From the Toyota Production System, the concept of jidoka – “automation with a human touch” means that machines are “smart” enough to identify their own failure, empowering human operators to rectify the problem before faulty parts enter the production line.  Typically, these were only tested at the end of the production line, so a single machine creating bolts for engines could make an entire day’s work unshippable!  As a stakeholder, think of features that support a safe-to-fail environment rather than a fail-safe environment.  Construction workers wear helmets because the ability to create a fail-safe environment is impossible.  Instead, the helmet reduces the overall risk of failure.  Everyone has a responsibility to be careful, but the consequences are minimized.

PRO TIP for Stakeholders:  In mobile, the ability to focus a user on completing a single workflow quickly and objectively is your goal.  This creates a powerful ability to lead subjective observation into objective judgment.  Anywhere your employee is asked to supply critical information, drive what is captured toward Business Intelligence that can inform them and your organization about decisions being made and their impact on safety and profitability.


Standard Work

Because the mobile enterprise user is able to follow an established workflow of interactions, this is a time to analyze current best practices and standardize them.  Standardizing what is done, how it is done, and consistency of output not only reduces the necessity of identifying and addressing under-performers, it creates a context for the employee in which output quality is held constant for them, reducing stress.  Even more importantly, once work is standardized with a mobile application (e.g. instead of a document template) the consistency of output and capture of Business Intelligence will allow an objective review of “best” practices, removing some of the emotion and politics from the kaizen process.

PRO TIP for Stakeholders:  One changes are identified, effective MDM enables your organization to control the shift to a more effective practice by simply releasing a new version of the software.  Build any training (using interstitial screens) and feedback (with modal feature ratings) directly into the application.


Heijunka (level loading)

The Lean Lexicon, 4th Edition defines heijunka as:

“Heijunka is leveling the type and quantity of production over a fixed period of time. This enables production to efficiently meet customer demands while avoiding batching and results in minimum inventories, capital costs, manpower, and production lead time through the whole value stream.”
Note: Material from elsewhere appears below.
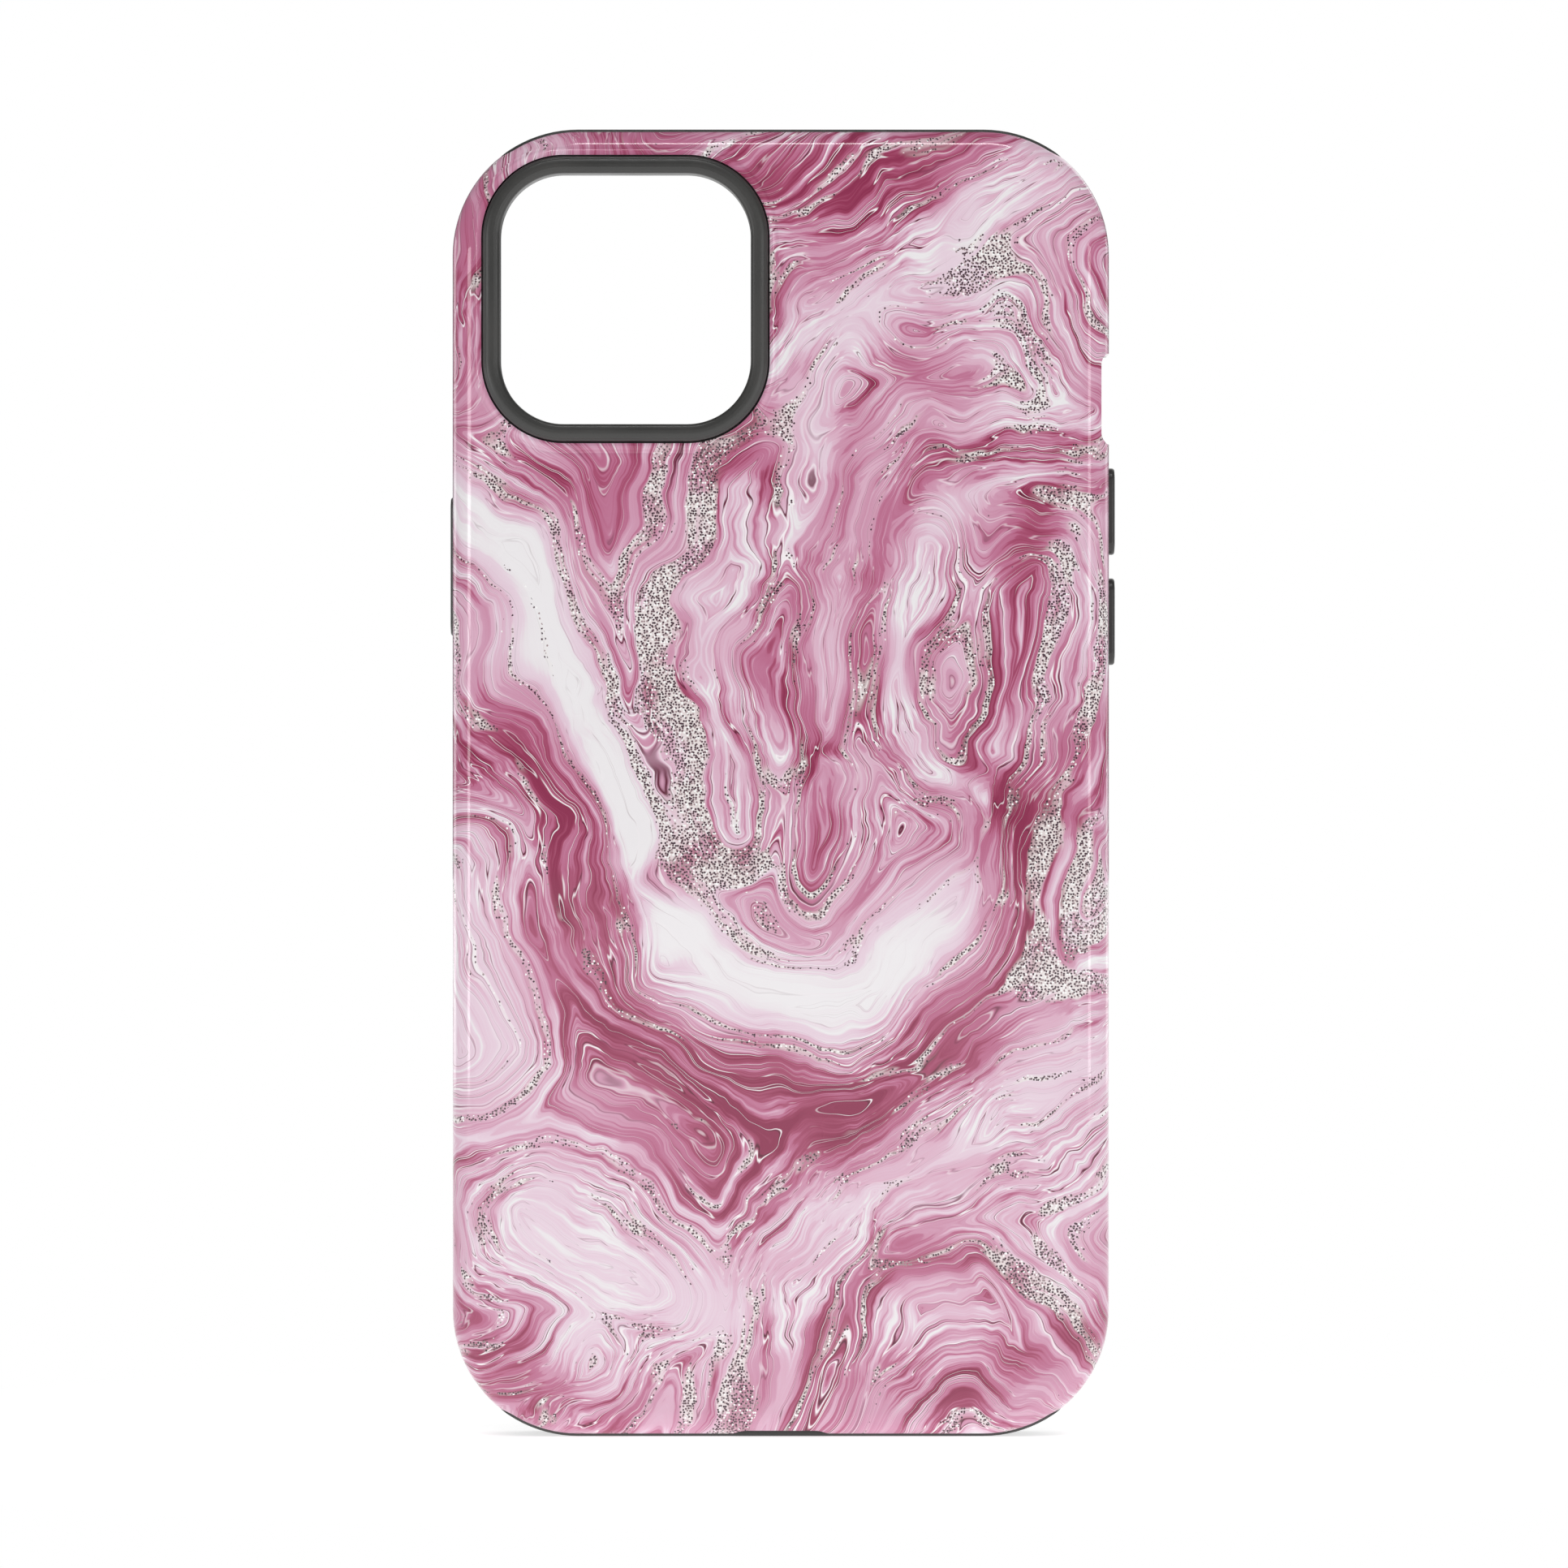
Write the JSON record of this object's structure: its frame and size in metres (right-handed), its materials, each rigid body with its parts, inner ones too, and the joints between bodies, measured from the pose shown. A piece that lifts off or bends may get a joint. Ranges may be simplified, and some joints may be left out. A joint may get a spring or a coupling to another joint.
{
  "type": "phone case",
  "caption": "Phone case: a marbled hard shell over a soft liner with a raised camera guard, side button covers that press in, and a magnet ring held between the layers.",
  "frame": {"origin": "the centre of the magnet ring, on the plane of the shell's flat outer back face", "axes": "+Z towards the top of the phone, +Y from the printed back towards the screen, +X to the right for someone looking at the back"},
  "size_m": [0.0779, 0.0132, 0.1528],
  "materials": {
    "printed_shell": "glossy polycarbonate with a pink, white and burgundy marbled print",
    "soft_liner": "satin dark grey TPU",
    "film": "pale film with adhesive on both sides",
    "magnet": "nickel-plated"
  },
  "bodies": {
    "case": {"outer_shell": "printed_shell", "inner_liner": "soft_liner", "ring_film": "film", "bar_film": "film", "bar_magnet": "magnet", "arc_magnet_01": "magnet", "arc_magnet_02": "magnet", "arc_magnet_03": "magnet", "arc_magnet_04": "magnet", "arc_magnet_05": "magnet", "arc_magnet_06": "magnet", "arc_magnet_07": "magnet", "arc_magnet_08": "magnet", "arc_magnet_09": "magnet", "arc_magnet_10": "magnet", "arc_magnet_11": "magnet", "arc_magnet_12": "magnet", "arc_magnet_13": "magnet", "arc_magnet_14": "magnet", "arc_magnet_15": "magnet", "arc_magnet_16": "magnet", "arc_magnet_17": "magnet", "arc_magnet_18": "magnet"},
    "power_button": {"power_button_cover": "soft_liner"},
    "volume_up_button": {"volume_up_cover": "soft_liner"},
    "volume_down_button": {"volume_down_cover": "soft_liner"}
  },
  "joints": [
    {"name": "power_press", "type": "slide", "parent": "case", "child": "power_button", "axis": [1, 0, 0], "range_m": [0, 0.00035]},
    {"name": "volume_up_press", "type": "slide", "parent": "case", "child": "volume_up_button", "axis": [-1, 0, 0], "range_m": [0, 0.00035]},
    {"name": "volume_down_press", "type": "slide", "parent": "case", "child": "volume_down_button", "axis": [-1, 0, 0], "range_m": [0, 0.00035]}
  ]
}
For an enterprise mobile solution, it is important to know a) what element of a process is most time consuming and b) when separate applications make more sense than adding features to an existing application.  In Lean Enterprise consulting, we compare the “Cycle Time” of each process block to the “Takt Time” of the workflow.  For a mobile application, cycle time is often the time spent per screen while Takt time is the total time from launching the app to completing the workflow that would need to be achieve in order to meet productivity goals.  If any step “as is” in the workflow is exceeding Takt time, its complexity must be reduced, it should be divided into separate features, or your may need a separate application.
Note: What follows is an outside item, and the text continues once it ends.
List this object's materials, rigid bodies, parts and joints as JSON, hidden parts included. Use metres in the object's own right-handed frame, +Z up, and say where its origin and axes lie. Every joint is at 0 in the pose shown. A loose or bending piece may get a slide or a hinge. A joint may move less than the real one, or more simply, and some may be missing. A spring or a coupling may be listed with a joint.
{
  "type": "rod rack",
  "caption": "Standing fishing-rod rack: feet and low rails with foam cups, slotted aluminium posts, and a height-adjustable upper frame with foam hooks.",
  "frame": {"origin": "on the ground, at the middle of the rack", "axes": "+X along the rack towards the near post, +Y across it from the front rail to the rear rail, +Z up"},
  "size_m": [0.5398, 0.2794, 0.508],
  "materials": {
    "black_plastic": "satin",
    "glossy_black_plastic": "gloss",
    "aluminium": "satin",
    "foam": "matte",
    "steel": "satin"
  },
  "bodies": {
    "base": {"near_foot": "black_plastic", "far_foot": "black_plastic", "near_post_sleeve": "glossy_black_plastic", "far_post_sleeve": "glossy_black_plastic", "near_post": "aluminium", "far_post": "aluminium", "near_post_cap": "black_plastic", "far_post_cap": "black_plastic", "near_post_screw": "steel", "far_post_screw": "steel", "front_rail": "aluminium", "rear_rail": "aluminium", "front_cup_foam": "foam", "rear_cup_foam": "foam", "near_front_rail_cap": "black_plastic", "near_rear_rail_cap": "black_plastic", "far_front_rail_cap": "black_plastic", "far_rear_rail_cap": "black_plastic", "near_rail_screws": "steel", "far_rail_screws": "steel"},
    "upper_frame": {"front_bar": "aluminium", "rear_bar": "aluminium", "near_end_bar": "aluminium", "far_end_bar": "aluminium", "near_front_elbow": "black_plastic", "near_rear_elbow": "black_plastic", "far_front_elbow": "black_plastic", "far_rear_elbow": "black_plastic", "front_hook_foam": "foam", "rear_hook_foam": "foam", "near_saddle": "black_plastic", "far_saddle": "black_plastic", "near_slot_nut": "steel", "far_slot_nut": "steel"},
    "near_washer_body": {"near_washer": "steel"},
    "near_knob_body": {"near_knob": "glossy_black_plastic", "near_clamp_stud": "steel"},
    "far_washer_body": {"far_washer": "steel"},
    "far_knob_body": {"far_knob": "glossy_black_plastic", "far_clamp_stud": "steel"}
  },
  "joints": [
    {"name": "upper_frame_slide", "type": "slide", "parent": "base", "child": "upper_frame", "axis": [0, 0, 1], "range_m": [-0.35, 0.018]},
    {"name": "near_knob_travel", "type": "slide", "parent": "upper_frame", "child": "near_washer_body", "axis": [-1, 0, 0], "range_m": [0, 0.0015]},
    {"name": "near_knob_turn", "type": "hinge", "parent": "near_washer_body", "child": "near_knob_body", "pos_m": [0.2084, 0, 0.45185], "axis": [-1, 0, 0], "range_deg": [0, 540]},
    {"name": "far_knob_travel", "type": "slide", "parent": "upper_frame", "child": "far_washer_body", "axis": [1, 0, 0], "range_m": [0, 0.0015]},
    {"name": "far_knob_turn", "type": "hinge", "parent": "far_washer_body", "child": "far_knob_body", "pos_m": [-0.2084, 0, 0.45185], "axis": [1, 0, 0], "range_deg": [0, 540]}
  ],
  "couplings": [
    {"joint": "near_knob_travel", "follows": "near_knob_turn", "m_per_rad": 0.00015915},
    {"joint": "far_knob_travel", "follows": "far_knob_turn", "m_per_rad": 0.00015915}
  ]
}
PRO TIP for Stakeholders:  Clearly, you will not know any of this without including analytics in your application!  The testing completed by the product team and key stakeholders already familiar with the application will not show which features are causing a bottle neck for your actual users.  Use analytics!


Minimum Viable Product

While I touched on how to plan investments in the original Minimum Viable Product in Lean Startup Principles in Custom Application Development, this is narrow view in Lean Startup theory.  Once the initial release is live, the true principle of Minimum Viable Product – meaning anything that is produced by a process, not just the “product” you intend to market!  As a stakeholder, it is important to understand that you are not driving a single minimum viable product, you are part of a process that must maintain minimum viable production.  This is why we focus final testing on the user’s value from the workflow and look for sticking points in completing the desired output.  Minimum Viable Production Planning will means that throughout the delivery cycle, every increment is the confluence of minimal effort and highest viability.  In Scrum this is represented by the Product Backlog prioritized by the Product Owner.  Working software every sprint is the ultimate test and highest priority for the Scrum team, so Sprint Planning must establish the Minimum Viable Product (Increment).

PRO TIP for Stakeholders:  The goal is not to deliver less – the goal is to invest only the amount needed for any given product increment before diminishing marginal returns begin to erode the investment.  The goal is to invest in as many high-ROI production increments as possible rather than expending immense investment on process waste.  The more you are able to align with the idea of 2-week mini-projects (Sprints), the higher the overall ROI on the aggregate product.